Assainir cet énorme stock bâti s’apparente à une tâche herculéenne. C’est pourtant l’« objectif climatique sectoriel » que s’est fixé le gouvernement en promettant de réduire les émissions CO2 des bâtiments de 64 pour cent jusqu’en 2030. Ni la Chambre de commerce ni la Chambre des salariés ne mettent en doute l’urgence de décarboner le parc immobilier. Seule la Chambre des fonctionnaires ne semble pas encore avoir pris la pleine mesure du défi climatique. Dans son avis, elle estime que la rénovation énergétique ne constituerait « pas une nécessité primaire absolue ». Alors que les canicules s’annoncent potentiellement mortelles (surtout pour les habitants de petits appartements mal isolés) et le prix du gaz et du mazout exorbitants, la position de la CGFP nous arrive d’un univers parallèle.
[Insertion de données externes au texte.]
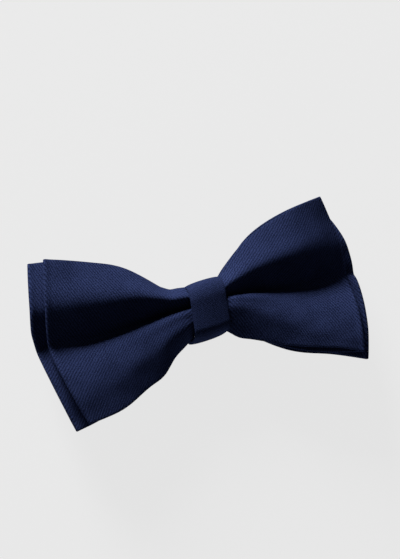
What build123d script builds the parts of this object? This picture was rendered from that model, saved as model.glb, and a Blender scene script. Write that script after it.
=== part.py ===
"""Double-layer pre-tied bow tie with a sprung steel collar clip behind its knot.

Millimetres. The bow lies on its back: X runs along its length, Y across it, and +Z is the way its
front faces. The origin is on the surface it lies on, under the middle of the knot.
"""

import os

from build123d import *

# ---------------------------------------------------------------- driving dimensions
CLOTH = 1.0  # a panel: two plies of twill with the interlining between them
INTERLINING = 0.35
INTERLINING_INSET = 1.2  # the seam allowance left free of interlining
THREAD = 0.3  # sewing thread
CORD_THREAD = 0.5  # the heavier thread that binds the waist

FRONT_HALF = 56.5  # middle of the front bow's outer fold
FRONT_CORNER = 53.0  # its corners, which the pinch at the waist pulls in
BACK_HALF = 60.0
BACK_CORNER = 56.8

WAIST_HALF = 8.7  # half height of the gathers at the waist
WAIST_SPLIT = 8.5  # the height at which the front bow's gathers lie on the back bow's
WAIST_LENGTH = 12.4
WAIST_FRONT_CORNER = 5.9  # the gathers are rounded at the front and flatter at the back
WAIST_BACK_CORNER = 2.6

KNOT_WIDTH = 13.6
KNOT_FRONT = 17.6
WRAP = 0.7
KNOT_INTERLINING = 0.4
RING_GAP = 0.03  # between one layer of the knot and the next
SEAM_WIDTH = 1.8
SEAM_DEPTH = 0.36  # a little over the thread's thickness

CLIP_HALF_WIDTH = 4.5
PLATE = 0.8
PLATE_TOP = 3.4
PLATE_HALF_LENGTH = 24.0
LEAF = 0.3
SHEET = 0.6  # sheet the clip's ears and arms are stamped from
HINGE_X = 10.0
HINGE_Z = 1.4
PIN_R = 0.5
PIN_RUNNING = 0.05  # radial clearance of an arm on its pin
PIN_HEAD_R = 0.8
PIN_HEAD = 0.3
EAR_R = 1.0
ARM_UNDER = 0.3  # the shut arms' clearance over the table
ARM_NOSE_R = 0.85
ARM_WEB_START = 9.2
ARM_SIDE_GAP = 0.2  # between an arm's flange and the ear beside it
ARM_TIP = 26.0
LIP_INSET = 2.0  # how much narrower the finger lip is than the arm
FLANGE_FLAT = 2.6  # the flanges' full height runs this far past the pin
FLANGE_END = 17.0
TOOTH_WALL_X = 23.1
TOOTH = 0.9  # pitch and height of the teeth
TOOTH_CLEAR = 0.1  # between the teeth and the plate when the arm is shut
SEW_X = 5.2
SEW_Y = 3.2
SEW_HOLE_R = 0.4
SEW_DEPTH = 0.3  # how deep a stitch bites into the gathers
RIVET_X = 2.5
RIVET_R = 0.7
RIVET_HEAD = 0.3

# How far outside the gathers each layer of the knot lies.
BINDING_MIDDLE = RING_GAP + CORD_THREAD / 2
LINING_INSIDE = CORD_THREAD + 2 * RING_GAP
LINING_OUTSIDE = LINING_INSIDE + KNOT_INTERLINING
WRAP_INSIDE = LINING_OUTSIDE + RING_GAP
WRAP_OUTSIDE = WRAP_INSIDE + WRAP
# Heights that follow from the sizes above.
WAIST_TOP = KNOT_FRONT - WRAP_OUTSIDE
WAIST_BOTTOM = PLATE_TOP + LINING_INSIDE
RIVET_UNDER = PLATE_TOP - PLATE - LEAF - RIVET_HEAD
LINING_BACK = RIVET_UNDER - RING_GAP
WRAP_BACK = LINING_BACK - KNOT_INTERLINING - RING_GAP  # its ends overlap, down to the table

# Each panel is described at a few stations: x, half height, and the height above the table of
# its two long edges, of its two lobes and of the valley between them.
FRONT_FACE = [
    (0, 7.6, 11.2, 14.1, 12.4),
    (7, 7.6, 11.2, 14.6, 12.0),
    (18, 13.5, 12.6, 16.4, 10.7),
    (34, 23.5, 14.0, 16.3, 9.9),
    (48, 28.6, 15.6, 14.6, 9.0),
    (58, 30.2, 16.6, 12.6, 8.4),
]
FRONT_REAR = [
    (0, 7.6, 10.1, 10.0, 9.8),
    (7, 7.6, 10.1, 10.0, 9.6),
    (18, 13.5, 10.9, 9.7, 8.9),
    (34, 23.5, 12.2, 10.0, 8.2),
    (48, 28.6, 14.4, 10.6, 7.6),
    (58, 30.2, 15.6, 11.6, 7.4),
]
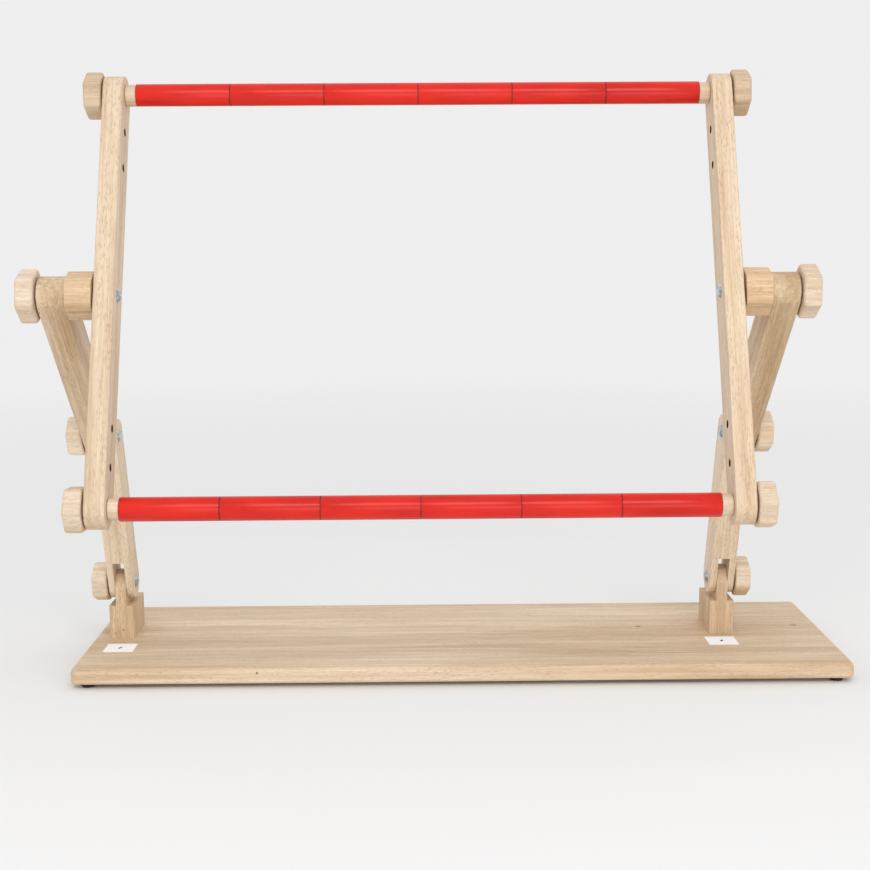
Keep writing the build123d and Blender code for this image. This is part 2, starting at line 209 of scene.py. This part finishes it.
def beechMaterial(
    name, centre, lean=0.0, along="z", tint=(1.0, 1.0, 1.0), contrast=1.0, flecks=1.0,
    knots=(), bores=(), seed=0.0,
):
    material, tree, shader, place = newMaterial(name)
    turn = (radians(lean), 0, 0) if along == "z" else (0, radians(90), 0)
    grain = mapped(tree, place, "TEXTURE", centre, turn)  # its own Z now runs along the grain
    shift = tuple(seed * step for step in beech["seedStep"])

    def pattern(name):
        return mapped(tree, grain, location=shift, scale=beech[name])

    # pale and dark bands
    broad = noise(tree, pattern("broad"), 3, 0.55, 0.6)
    streaks = noise(tree, pattern("streak"), 4, 0.6, 0.4)
    slow = maths(tree, "MULTIPLY", broad, beech["broadShare"])
    tone = maths(tree, "ADD", slow, maths(tree, "MULTIPLY", streaks, 1 - beech["broadShare"]))
    darkStop = 0.5 - beech["darkSide"] / contrast
    lightStop = 0.5 + beech["lightSide"] / contrast
    wood = ramp(tree, tone, (darkStop, beech["dark"]), (lightStop, beech["light"]))
    wood = mix(tree, "MULTIPLY", 1.0, wood, (*tint, 1.0))

    # fibres
    fibres = noise(tree, pattern("fibre"), 3, 0.6)
    fine = ramp(tree, fibres, (0.3, beech["fibreShade"]), (0.62, grey(1)))
    wood = mix(tree, "MULTIPLY", beech["fibreShare"] * contrast, wood, fine)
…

Dans son avis à elle, la Chambre immobilière prévient que « les syndics subiront une charge administrative supplémentaire non-négligeable ». Il s’agit d’un secteur très éclaté et très peu réglementé. À l’instar des agents immobiliers, l’accès à la profession est quasi automatique : il suffit de suivre cinquante heures de cours du soir et de passer un petit examen. Le Groupement des syndics professionnels réunit 76 sociétés membres, mais sa présidente, Nadine Kirsch-Wagner, évoque une large « Donkelziffer » : « Cela fait des années que nous essayons d’avoir des statistiques ». Elle décrit les syndics comme des « psychologues », tentant de jouer au médiateur entre les différents clans d’une copropriété.

Habitués à superviser les menues réparations et à gérer la comptabilité quotidienne, la plupart des syndics n’ont pas les compétences techniques pour accompagner un lourd projet de rénovation énergétique. Dans un « Guide pour débloquer la situation en copropriété » écrit à destination des syndics, la Chambre immobilière constatait, il y a presque dix ans déjà, les résistances rencontrées aux AG : « Trop de projets d’économies d’énergie laissent sceptiques les propriétaires dans la mesure où ils […] ne présentent pas de garanties de retour sur investissement ». Puis d’exhorter les syndics : « Si vous n’en êtes pas convaincu, vous aurez beaucoup de mal à mettre en place les programmes ambitieux dont nous avons tous besoin ». Et d’ajouter, entre parenthèses : « sauf si votre copropriété accueille uniquement des gens aisés ».